This morning, while staring at the day-job workload waiting for me in the form of GitHub tickets, I started thinking about a problem on 10Centuries that I have long wanted to solve. It's a topic that has come up again and again over the years, and I think it's almost "solved". The problem of course, is search.
Search on a website is theoretically pretty simple. People enter some words in a field, those words are checked against the content in the database, and results are returned. In its simplest form, only the exact search term is sought. This means that if I were to ask for all posts containing the words bright and yellow, I would see only this result as there is an exact match for "bright yellow". But if I were to ask for yellow and bright, nothing would come back. This is clearly suboptimal, so it's better to have all of the words split apart, with results that include all posts with the words bright or yellow, ideally scoring the posts in such a way that the above-referenced post is at the top of the list. A lot of effective software uses this weighted search result method to return relevant results, but I wanted to do something different still.
I wanted people to see something instantaneously.

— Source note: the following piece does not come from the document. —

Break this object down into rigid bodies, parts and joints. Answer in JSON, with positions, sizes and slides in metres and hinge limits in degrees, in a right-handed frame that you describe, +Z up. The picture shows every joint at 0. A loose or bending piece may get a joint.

One of the tricky parts of instantaneous results is dealing with network latency, server load, and all sorts of less-than-desirable problems that can make a theoretically semi-decent idea practically untenable. More than this is the general response times of the service. Most people can type several characters per second. Sending multiple calls to the API just for the illusion of supplying decent results in realtime seems silly. So I decided to go about solving the problem a little differently: a subset of every post is loaded into memory and called when requested.

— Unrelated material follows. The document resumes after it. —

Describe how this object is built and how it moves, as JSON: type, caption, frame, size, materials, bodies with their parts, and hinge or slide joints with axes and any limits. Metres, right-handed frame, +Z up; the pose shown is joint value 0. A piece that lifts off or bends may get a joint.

This blog post is number 2,428 in publication order — so long as I haven't back-dated anything since this post went live — and the average size of each post is roughly 618 words. That's 1.5-million words. A crazy number one might say, but then I have been blogging for almost a decade. 150,000 words a year is nothing compared to the number of words that have been published on various social networks, forums, and IRC channels over the years. Loading all of these words into a browser would be absolute overkill so, instead, I am loading just a subset of the words that constitute a post. As people type their search query into the box, the browser scans through the data stored in memory, finds matches, scores them, and then updates the results. People with relatively recent hardware will see that the operations are pretty much smooth and responsive. People with hardware as old as this blog ... will unfortunately suffer some stuttering. People searching other 10C-powered sites will likely not notice a hiccup at all.
The browser is working with a subset of the posts, though. What's not included? The content.
For the moment, search will pull from titles, URLs, tags, and author names. Future updates will include the content of the pages and posts. Yet before it can happen, two things must first take place.
- I need to see that people are able to use the search in any browser on any platform. This is still in testing.
- I need to create a cached result for every post that contains just a single copy of every word in the article, excluding certain common words in various languages.
Once these two things are done, then I can build on the existing search tool in order to provide much better, more specific results.
In the meantime, people using the default blog theme on 10Centuries will see an "Archives" link in their navigation bar. Every post will be listed in reverse chronological order, and the search bar up top can be used to quickly find published items. If you don't see this link, it's because the cache for your site has not been refreshed. Simply write a new post (or update an existing one) to force the system to regenerate your website.
This isn't a perfect solution by any stretch of the imagination, but it solves a number of problems that I've been thinking about for quite some time, and it does it in the browser rather than taxing my own servers with Google-like search speeds. Hopefully this same search method will be employed in every theme going forward.